The interested party has 30 days from the date of the declaration of default judgment of forfeiture to appear before the court in person, submit to its jurisdiction on the companion criminal charge and to petition the court to remove the default judgment.
Post-default proceedings are governed by section 5825.
[PL 1999, c. 395, §1 (NEW).]
7. Equitable transfer of forfeited assets. (REALLOCATED TO T. 15, §5826, sub-§8)
[RR 1999, c. 1, §24 (RAL); PL 1999, c. 408, §4 (NEW).]
8. Equitable transfer of forfeited assets. (REALLOCATED FROM T. 15, §5826, sub-§7) In the case of any asset forfeited under this section to any entity other than the State, transfer of title to the asset may not occur until the transfer is approved by:
A. In the case of an agency or department of a county, a majority of the commissioners of the county; and [RR 1999, c. 1, §24 (RAL).]
B. In the case of an agency or department of a municipality, the municipal officers of the municipality. [RR 1999, c. 1, §24 (RAL).]
When property is forfeited and transferred to a municipality in accordance with this section, the municipal officers of the municipality shall determine the disposition of the property.

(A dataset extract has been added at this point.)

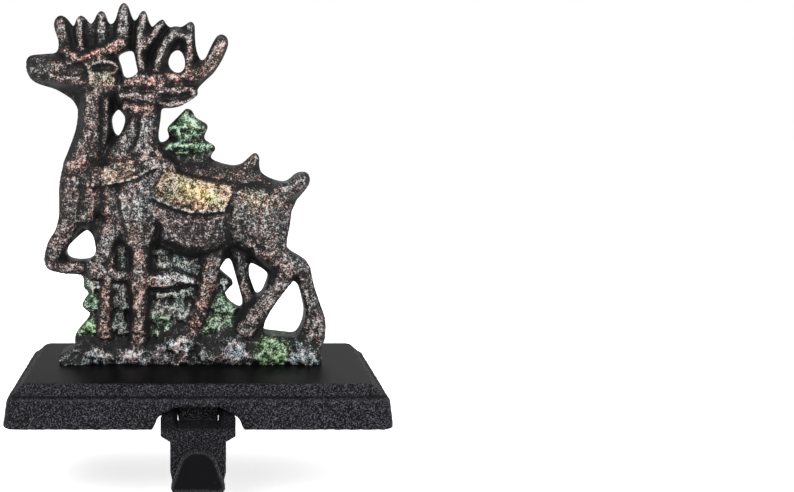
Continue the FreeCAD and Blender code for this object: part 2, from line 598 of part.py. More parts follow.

When property is forfeited and transferred to a county in accordance with this section, the county commissioners shall determine the disposition of the property.
[RR 1999, c. 1, §24 (RAL).]
SECTION HISTORY
PL 1995, c. 421, §1 (NEW). RR 1999, c. 1, §24 (COR). PL 1999, c. 395, §1 (AMD). PL 1999, c. 408, §§3,4 (AMD). PL 2011, c. 559, Pt. A, §14 (AMD). PL 2015, c. 431, §33 (AMD). PL 2017, c. 460, Pt. F, §1 (AMD). PL 2019, c. 97, §§4-6 (AMD).